Linear time algorithms for dominating pairs in asteroidal triple-free graphs

Extended abstract
  • Derek G. Corneil
  • Stephan Olariu
  • Lorna Stewart
Algorithms III
Part of the Lecture Notes in Computer Science book series (LNCS, volume 944)


An independent set of three of vertices is called an asteroidal triple if between each, pair in the triple there exists a path that avoids the neighbourhood of the third. A graph is asteroidal triple-free (AT-free, for short) if it contains no asteroidal triple. The motivation for this investigation is provided, in part, by the fact that AT-free graphs offer a common generalization of interval, permutation, trapezoid, and cocomparability graphs.
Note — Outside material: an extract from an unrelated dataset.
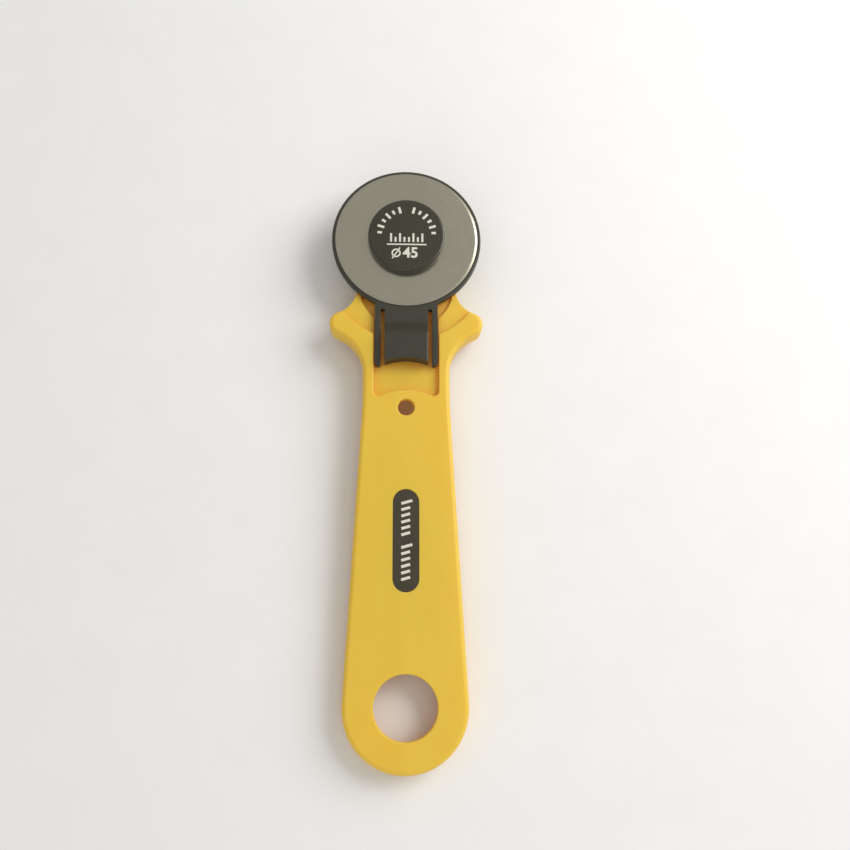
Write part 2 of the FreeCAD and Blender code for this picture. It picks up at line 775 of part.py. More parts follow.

Previously, the authors have given an existential proof of the fact that every connected AT-free graph contains a dominating pair, that is, a pair of vertices such that every path joining them is a dominating set in the graph. The main contribution of this paper is a constructive proof of the existence of dominating pairs in connected AT-free graphs. The resulting simple algorithm, based on the well-known Lexicographic Breadth-First Search, can be implemented to run in time linear in the size of the input, whereas the best algorithm previously known for this problem has complexity O(¦V¦3) for input graph G=(V, E). In addition, we indicate how our algorithm can be extended to find, in time linear in the size of the input, all dominating pairs in a connected AT-free graph with diameter greater than three. A remarkable feature of the extended algorithm is that, even though there may be OV¦2) dominating pairs, the algorithm can compute and represent them in linear time.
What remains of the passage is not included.